A anestesia geral tem sua administração segura para doentes com múltiplos ferimentos através do uso de drogas que minimizem a hipertensão intracraniana e a depressão miocárdica. Drogas altamente lipofílicas, como o tiopental e o sufentanil, podem ser titulados até o efeito desejado. Pacientes com instabilidade hemodinâmica necessitam de doses reduzidas de anestésicos durante a cirurgia pelo fato de que a redução do volume de sangue, provavelmente, concentre a droga no local ativo do cérebro e o fluxo hepático reduzido pode prolongar a depuração do anestésico. A intoxicação alcoólica aguda também reduz o consumo de anestésicos; enquanto que a intoxicação alcoólica crônica provoca uma um aumento na quantidade necessária de anestésico. As contra indicações são para a quetamina em pacientes com trauma de cabeça, pois aumenta a pressão intracraniana e a pressão arterial. A quetamina pode causar ainda hipotensão em pacientes com tônus simpático elevado. A succinilcolina é contra indicada pela hiperpotassemia que pode causar em pacientes com lesão do neurônio do nervo motor superior. E por fim, o óxido nitroso está contra indicado em pacientes com espaços aéreos potencialmente fechados – como pneumotórax, pneumoencéfalo – nos quais o gás poderia se acumular.

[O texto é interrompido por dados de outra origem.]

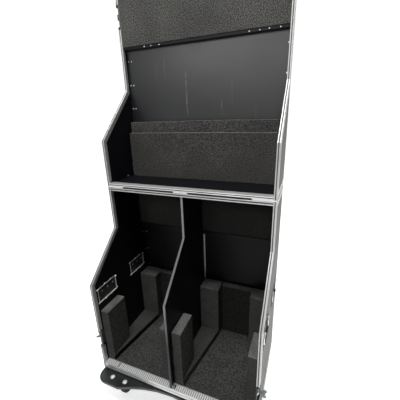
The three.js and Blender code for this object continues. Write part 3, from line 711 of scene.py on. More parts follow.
# inner leg of the mouths' edging, lying on the side walls
def inner_leg(name, W, chain, gap, foot, body):
    bm = bmesh.new()
    for s, run, za, zb in [(s, *v) for s in (-1, 1) for v in zip(cut_chain(chain, gap), (foot, None), (None, 961.0))]:
        run = list(run)
        if za:
            run[0] = (run[0][0], za)
        if zb:
            run[-1] = (run[-1][0], zb)
        rows = []
        for u, d in ((413.9, 9.4), (413.0, 9.4), (412.8, 10.0), (412.8, 21.2), (413.2, 21.8), (413.9, 21.8)):
            rows.append([bm.verts.new(W(s * u, q[0], q[1])) for q in inset(run, d)])
        for a, b in zip(rows, rows[1:] + rows[:1]):
            for i in range(len(a) - 1):
                bm.faces.new((a[i], a[i + 1], b[i + 1], b[i]))
        for k in (0, -1):
            bm.faces.new([r[k] for r in rows])
    bmesh.ops.recalc_face_normals(bm, faces=bm.faces[:])
    make(name, bm, ["alu_z"], body, angle=30)


inner_leg("lower_mouth_inner_leg", L, LOWER_CHAIN, (141.5, 248.5), 36.0, "lower_case")
inner_leg("upper_mouth_inner_leg", U, UPPER_CHAIN, (756.5, 863.5), 22.0, "upper_case")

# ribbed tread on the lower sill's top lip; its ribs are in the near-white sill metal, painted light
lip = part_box("lower_mouth_frame")
sill_top = CZ + 0.0336
bm = bmesh.new()
rows = []
x = -409.0
prof = [(0.0, 0.02), (0.6, 0.85), (1.3, 1.15), (5.6, 1.15), (6.3, 0.85), (6.9, 0.02)]
PITCH = 10.9
while x + PITCH < 409.5:
    for dx, h in prof:
        if -337 < x < -327:
            h = 0.05
        rows.append((x + dx, h))
    x += PITCH
rows.append((x, 0.1))
ys = [(1.0, 0.0), (1.6, 1.0), (27.0, 1.0), (28.0, 0.0)]
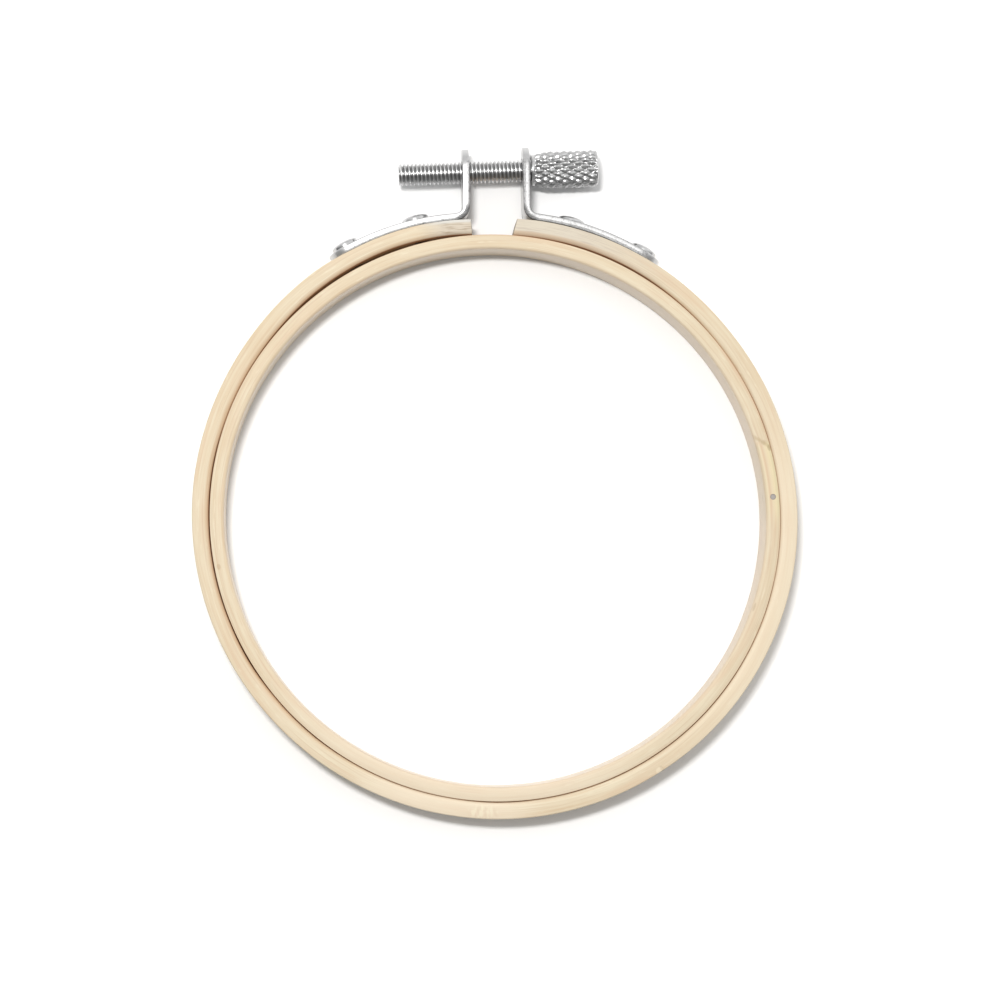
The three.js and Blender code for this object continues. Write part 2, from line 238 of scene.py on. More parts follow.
# %% Room
ROOM_TONES = [(0.0, 0.4), (0.16, 0.2), (0.36, 0.22), (0.47, 0.58), (0.62, 1.0), (1.0, 0.85)]
ROOM_LEVEL = 0.95
RIGHT_SIDE_GAIN = 1.35
world = bpy.data.worlds.new("studio")
bpy.context.scene.world = world
world.use_nodes = True
sky = world.node_tree
right, back, _ = axes_of(add_node(sky, "ShaderNodeTexCoord", output="Generated"))
tone = colour_ramp(fade(back, -1, 1, shape="LINEAR"), ROOM_TONES)
level = fade(right, 0, 0.8, ROOM_LEVEL, ROOM_LEVEL * RIGHT_SIDE_GAIN, "LINEAR")
set_inputs(sky.nodes["Background"], {"Color": tone, "Strength": level})
bpy.context.scene.view_settings.view_transform = "Standard"
print("room's nodes", len(sky.nodes))

# %% [markdown]
# ## The two rings' shape
#
# Each ring is a sawn strip of bamboo, steamed and bent round a drum, so neither is truly round.
# They are half a millimetre longer one way than the other. The outer ring is split at the top.
# It springs away from the inner one a little way from each of its ends, and its ends are
# shaved thinner where the brackets sit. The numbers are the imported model's own, in millimetres
# from the rings' centre, and angles run anticlockwise from +X.

# %% Sizes of the rings
INNER_RADIUS = 50.0
INNER_WALL = 2.55
CLOTH_GAP = 0.22
OUTER_WALL = 2.88
OUT_OF_ROUND = 0.27
LONG_AXIS = math.radians(153)
SPLIT = {-1: 4.27, 1: 3.0}  # from the middle plane to the left end and to the right end
CUT_SLANT = math.radians(11.5)
RIGHT_CUT_NEARER = 0.1
LEFT_LIFT, LEFT_LIFT_SPAN = 0.5, math.radians(62)
RIGHT_LIFT, RIGHT_LIFT_SPAN = 0.22, math.radians(52)
LEFT_SHAVE, RIGHT_SHAVE = 0.28, 0.12
SHAVE = math.radians(27), math.radians(38)  # whole until the first lean, gone at the second
QUARTER_TURN = math.pi / 2
FULL_TURN = 2 * math.pi
OUTER_BASE = INNER_RADIUS + CLOTH_GAP
LEFT_END = QUARTER_TURN + math.asin(SPLIT[-1] / OUTER_BASE)
RIGHT_END = QUARTER_TURN - math.asin((SPLIT[1] - RIGHT_CUT_NEARER) / OUTER_BASE)
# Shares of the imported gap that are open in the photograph, at angles in degrees.
SEAM = [
    (0, 0.08), (10, 0.06), (20, 0.3), (35, 0.06), (61, 0.5), (80, 0.0), (100, 0.86),
    (110, 0.76), (122, 0.42), (130, 0.38), (142, 0.0), (160, 0.28), (171, 0.8), (190, 0.78),
    (200, 0.58), (210, 0.86), (220, 0.4), (230, 0.48), (242, 0.28), (260, 0.16), (270, 0.56),
    (280, 0.38), (300, 0.52), (320, 0.47), (340, 0.24), (350, 0.08), (360, 0.08),
]
print("outer ring's ends in degrees", [round(math.degrees(a), 2) for a in (LEFT_END, RIGHT_END)])


# %% Shape of the rings
def smoothstep(value, low, high):
    share = min(max((value - low) / (high - low), 0), 1)
    return share * share * (3 - 2 * share)


def spring(from_end, span):
    """Nothing at either end of a span, and 1 a third of the way along it."""
    share = min((from_end % FULL_TURN) / span, 1)
    return 27 / 4 * share * (1 - share) ** 2


def inner_outside(angle):
    return INNER_RADIUS + OUT_OF_ROUND * math.cos(2 * (angle - LONG_AXIS))


def seam_share(angle):
    degrees = math.degrees(angle) % 360
    for (low, start), (high, end) in zip(SEAM, SEAM[1:]):
        if degrees <= high:
            return start + (end - start) * smoothstep(degrees, low, high)


def packed_inside(angle):
    lift = LEFT_LIFT * spring(angle - LEFT_END, LEFT_LIFT_SPAN)
    lift += RIGHT_LIFT * spring(RIGHT_END - angle, RIGHT_LIFT_SPAN)
    return inner_outside(angle) + CLOTH_GAP + lift


def outer_inside(angle):
    return packed_inside(angle) - CLOTH_GAP * (1 - seam_share(angle))


def wall_at(angle):
    left = 1 - smoothstep((angle - QUARTER_TURN) % FULL_TURN, *SHAVE)
    right = 1 - smoothstep((QUARTER_TURN - angle) % FULL_TURN, *SHAVE)
    return OUTER_WALL - LEFT_SHAVE * left - RIGHT_SHAVE * right


def outer_outside(angle):
    return packed_inside(angle) + wall_at(angle)


print("outer ring spans", round(2 * outer_outside(0), 2), "mm from left to right")


# %% Places round the rings
def from_centre(x, y, z):
    """A place in millimetres from the rings' centre, as metres in the model's frame."""
    return RING_CENTRE + Vector((x, y, z)) * MM


def from_polar(angle, radius, height):
    return from_centre(radius * math.cos(angle), radius * math.sin(angle), height)


def polar(point):
    """A point's angle round the rings, and its radius and height in millimetres."""
    offset = point - RING_CENTRE
    return math.atan2(offset.y, offset.x), offset.xy.length / MM, offset.z / MM


# %% [markdown]
# ## Tools for modelling
#
# Modelling by hand comes down to a few habits: nothing stays selected from before, a piece is
# worked on alone, and its place ends up in its mesh. These helpers hold those habits.


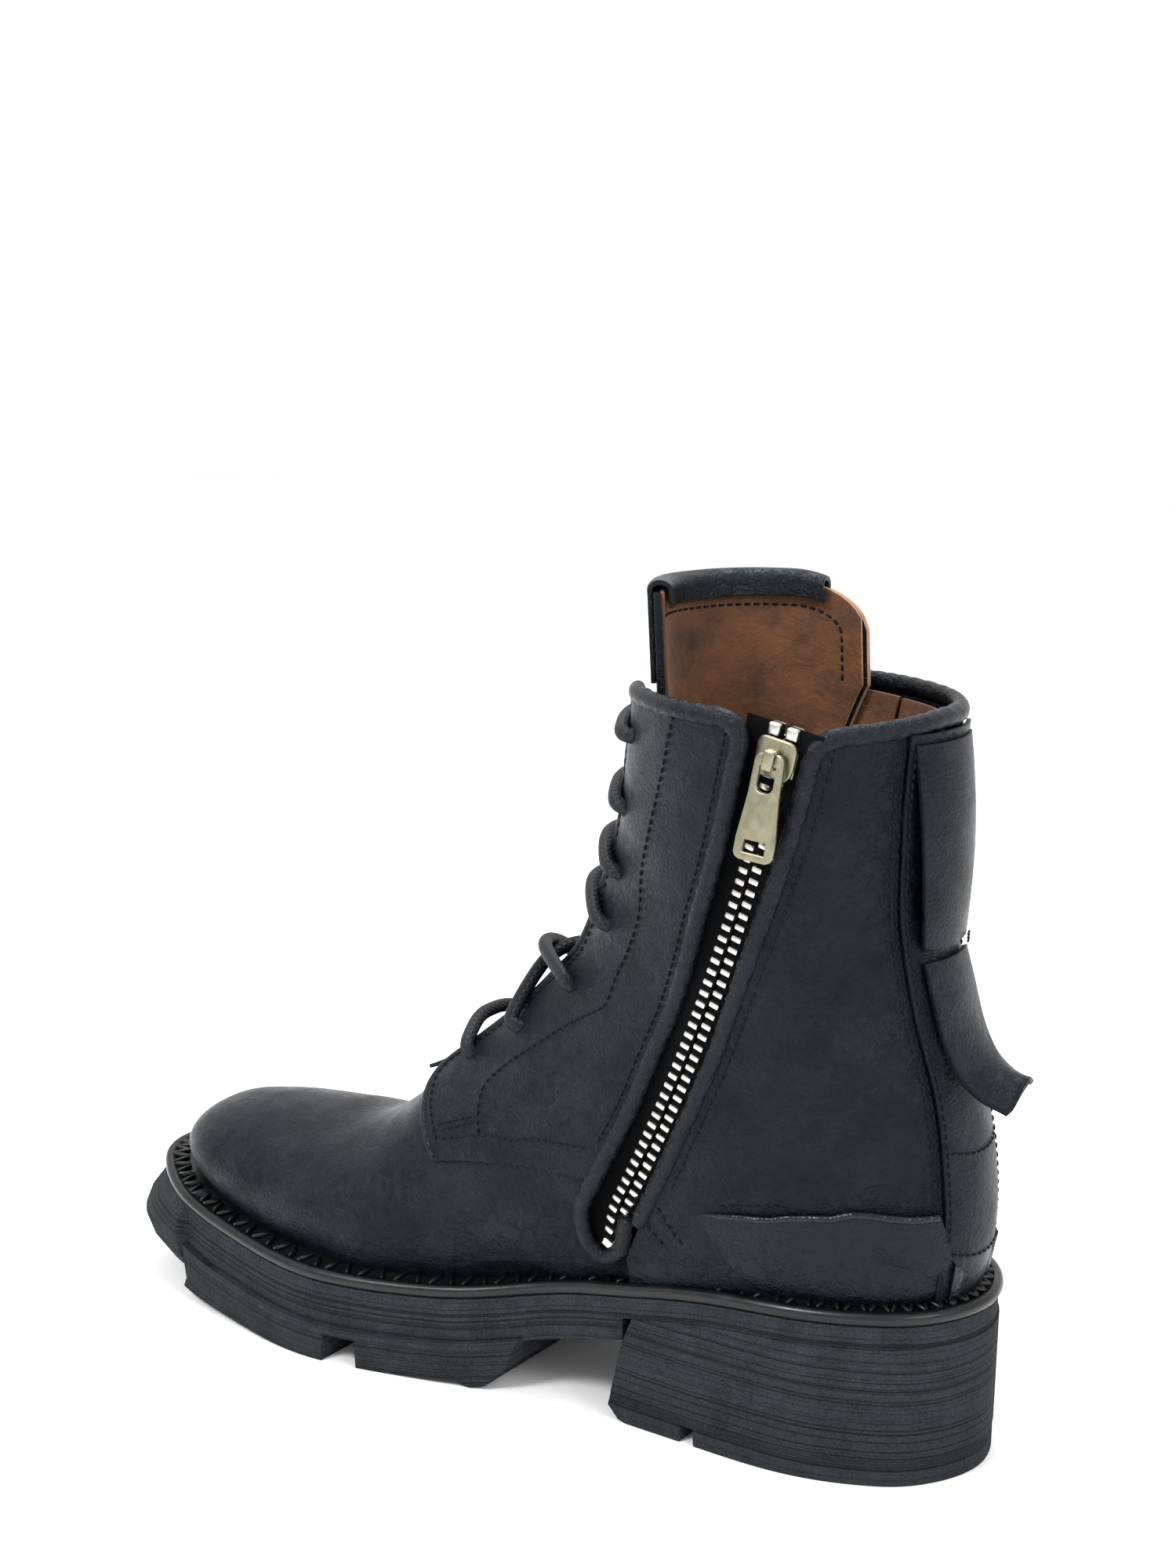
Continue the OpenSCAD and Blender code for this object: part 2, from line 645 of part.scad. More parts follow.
// Frame of the zip: children are drawn with X outward from the arc, Y along the boot's Y, Z up the zip.
module zip_at(a) {
  translate([arc_c[0], 0, arc_c[1]])
    rotate([0, -a, 0])
      translate([arc_r, zip_y, 0])
        children();
}
module zip_sweep(from, to, r1, r2, y1, y2) {
  translate([arc_c[0], 0, arc_c[1]])
    rotate([90, 0, 0])
      rotate([0, 0, from])
        rotate_extrude(angle = to - from, $fn = 200)
          translate([arc_r + r1, -y2])
            square([r2 - r1, y2 - y1]);
}
module zip_tape_front() {
  color("#1a1b1e")
    zip_sweep(zip_end + 0.2, zip_top, pipe_front + piping_r + 0.3, -2, zip_y - tape_t / 2, zip_y + tape_t / 2);
}
module zip_tape_rear() {
  color("#1a1b1e")
    zip_sweep(zip_end + 0.9, zip_top, 2, pipe_rear - piping_r - 0.3, zip_y - tape_t / 2, zip_y + tape_t / 2);
}
module tooth(side) {
  scale([side, 1, 1])
    translate([0, 0, -tooth_t / 2])
      linear_extrude(tooth_t)
        polygon([[0.85, -chain_t / 2], [3.9, -chain_t / 2], [3.9, -tape_t / 2 - 0.05], [1.9, -tape_t / 2 - 0.05],
          [1.9, tape_t / 2 + 0.05], [3.9, tape_t / 2 + 0.05], [3.9, chain_t / 2], [0.85, chain_t / 2]]);
}
tooth_a = tooth_pitch / arc_r * 180 / PI;
tooth_n = floor((zip_top - 0.5 - zip_end - 0.9) / tooth_a);
module zip_teeth_front() {
  color("#d9d8cf")
    for (i = [0:tooth_n])
      zip_at(zip_end + 0.7 + i * tooth_a)
        tooth(-1);
}
module zip_teeth_rear() {
  color("#d9d8cf")
    for (i = [0:tooth_n - 1])
      zip_at(zip_end + 0.7 + (i + 0.5) * tooth_a)
        tooth(1);
}
module stop_block(side) {
  scale([side, 1, 1])
    translate([0, 0, -1.6])
      linear_extrude(3.2)
        polygon([[0.9, -1.9], [4.2, -1.9], [4.2, -0.5], [1.9, -0.5], [1.9, 0.5], [4.2, 0.5], [4.2, 1.9], [0.9, 1.9]]);
}
module zip_top_stops() {
  color("#d9d8cf")
    zip_at(zip_top - 0.18) {
      stop_block(-1);
      stop_block(1);
    }
}
module zip_bottom_stop() {
  color("#d9d8cf")
    zip_at(zip_end + 0.3)
      difference() {
        translate([-3.6, -1.9, -1.2])
          cube([7.2, 3.8, 2.4]);
        translate([-5, -0.5, -2])
          cube([3.1, 1, 4]);
        translate([1.9, -0.5, -2])
          cube([3.1, 1, 4]);
      }
}
plate_y = chain_t / 2 + 0.3;
plate_t = 1.2;
module slider_plate(side) {
  scale([1, side, 1])
    translate([0, plate_y, 0]) {
      rotate([-90, 0, 0])
        linear_extrude(plate_t)
          polygon([[-4.2, -5], [4.2, -5], [5.6, -2.5], [5.6, 4], [4.8, 5], [-4.8, 5], [-5.6, 4], [-5.6, -2.5]]);
      for (x = [-5.6, 4.6])
        translate([x, -0.9, -4])
          cube([1, 0.95, 6.4]);
    }
}
module zip_slider() {
  color("#cfcbb0")
    zip_at(slider_a) {
      slider_plate(-1);
      slider_plate(1);
      translate([-0.6, -plate_y - 0.1, 1.6])
        cube([1.2, 2 * plate_y + 0.2, 3.2]);
      difference() {
        translate([-1.6, pull_y - zip_y - 1.7, -1.9])
          cube([3.2, -plate_y - plate_t - pull_y + zip_y + 1.75, 3.8]);
        translate([0, pull_y - zip_y, 0])
          rotate([0, 90, 0])
            cylinder(r = pivot_r + pivot_gap, h = 10, center = true);
      }
    }
}
module zip_pull() {
  color("#cfcbb0")
    zip_at(slider_a)
      translate([0, pull_y - zip_y, 0]) {
        rotate([0, 90, 0])
          cylinder(r = pivot_r, h = 5.6, center = true);
        rotate([90 - pull_lean, -pull_tilt, 0])
          linear_extrude(1.4, center = true)
            difference() {
              polygon([[-3.6, 1.2], [3.6, 1.2], [4.2, 0.2], [4.2, -10], [pull_w / 2, -pull_l + 5],
                [pull_w / 2, -pull_l + 1.2], [3.4, -pull_l], [-3.4, -pull_l], [-pull_w / 2, -pull_l + 1.2],
                [-pull_w / 2, -pull_l + 5], [-4.2, -10], [-4.2, 0.2]]);
              polygon([[-2.4, 2], [2.4, 2], [2.4, -7], [1.6, -7.8], [-1.6, -7.8], [-2.4, -7]]);
              translate([-3, -pull_l + 2])
                square([6, 3.2]);
            }
      }
}

outsole();
heel_block();
heel_top_lift();
welt();
welt_stitching();
shank();
cork_filler();
insole_board();
footbed_sock();
vamp();
toe_puff();
vamp_lining();
medial_front_quarter();
lateral_front_quarter();
facing_binding_medial();
facing_binding_lateral();
medial_rear_quarter();
lateral_rear_quarter();
medial_counter_cover();
lateral_counter_cover();
back_strip();
heel_counter();
medial_front_lining();
lateral_front_lining();
medial_rear_lining();
lateral_rear_lining();
collar_binding_front();
collar_binding_rear();
zip_piping_front();
zip_piping_rear();
back_strap();
strap_tail();
strap_tacks();
tongue();
tongue_lining();
tongue_pull();
lace();
zip_tape_front();
zip_tape_rear();
zip_teeth_front();
zip_teeth_rear();
zip_top_stops();
zip_bottom_stop();
zip_slider();
zip_pull();
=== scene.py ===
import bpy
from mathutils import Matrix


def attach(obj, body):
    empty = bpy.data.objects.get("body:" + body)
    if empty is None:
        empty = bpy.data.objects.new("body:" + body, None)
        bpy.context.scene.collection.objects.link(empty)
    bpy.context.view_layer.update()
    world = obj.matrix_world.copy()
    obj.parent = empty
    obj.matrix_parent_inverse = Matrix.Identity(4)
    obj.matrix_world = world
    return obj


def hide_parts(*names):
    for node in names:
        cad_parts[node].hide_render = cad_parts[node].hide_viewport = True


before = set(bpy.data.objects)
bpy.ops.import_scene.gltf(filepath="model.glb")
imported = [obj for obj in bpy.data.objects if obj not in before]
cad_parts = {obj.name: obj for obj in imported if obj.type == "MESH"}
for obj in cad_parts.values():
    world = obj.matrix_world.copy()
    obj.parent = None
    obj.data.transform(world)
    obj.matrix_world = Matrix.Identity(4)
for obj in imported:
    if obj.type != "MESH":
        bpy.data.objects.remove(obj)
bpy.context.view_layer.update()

import math
import bpy
import numpy as np
from mathutils import Matrix, Vector

# camera first: eye level a little above the collar, seen from the medial rear quarter
view = dict(eye=(0.2675, -0.5239, 0.2920), back=(0.5345, -0.7927, 0.2932), lens=53.46, shift=(0.0058, 0.158))


def placeCamera():
    data = bpy.data.cameras.new("camera")
    cam = bpy.data.objects.new("camera", data)
    bpy.context.collection.objects.link(cam)
    data.lens = view["lens"]
    data.sensor_width = 36
    data.shift_x, data.shift_y = view["shift"]
    cam.location = view["eye"]
    cam.rotation_euler = Vector(view["back"]).to_track_quat("Z", "Y").to_euler()
    bpy.context.scene.camera = cam


placeCamera()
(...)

PARTICULARIDADES DO PACIENTE EM ESTADO DE EMERGÊNCIA OU URGÊNCIA

Estômago cheio: Sendo quase impossível determinar quanto tempo o estômago demora a se esvaziar após uma refeição; quando a anestesia geral é necessária esta é uma situação de grande preocupação para o anestesiologista. Pois com a perda do reflexo protetor da via aérea há a possibilidade da aspiração pulmonar do conteúdo gástrico (pneumonia aspirativa). Quando o material aspirado for sólido, existe o risco de obstrução respiratória e morte. Sendo líquido, provoca lesão pulmonar e esta dependerá do pH deste líquido aspirado. Pacientes politraumatizados e gestantes devem sempre ser considerados portadores de estômago cheio. Como precaução tem se:
01 – Intubação traqueal com o paciente acordado: difícil realização, desagradável ao paciente, contra indicada em pacientes com ferimento de ocular aberto, ferimento penetrante no pescoço, lesão de coluna cervical, doença coronariana e hipertensão arterial.
02 – Descompressão gástrica com sonda: não garante o esvaziamento gástrico, mas é de grande valia quando há grande volume de líquido, como nas obstruções intestinais.
03 – Intubação seqüencial rápida: com um relaxamento muscular obtido faz-se a intubação traqueal e infla-se o rapidamente o balonete da sonda traqueal. A compressão cricoesofágica (manobra de Sellick) associada aumenta a segurança da técnica.
04 – Uso de drogas: uso de drogas que diminuam o tempo de esvaziamento gástrico, ou que aumentem o pH do conteúdo gástrico podem ser útil, contudo só podem ser utilizadas em cirurgias de urgência. São exemplos de tais drogas a atropina, a cimetidina e a metoclopramida.
Caso o paciente não possa por si só manter a permeabilidade da via aérea, é necessário auxílio. Este pode ser conseguido pela cânula orofaríngea (Guedel), e a máscara laríngea que mantêm as vias aéreas pérvias, contudo não impossibilitam a aspiração do conteúdo gástrico. A colocação de um tubo traqueal atende a estes objetivos: permeabilidade e proteção da via aérea.
A realização de anestesias em casos de urgência ou emergência requer habilidade, espírito de equipe e experiência. São fundamentais as trocas constantes de informações com a equipe de cirurgiões.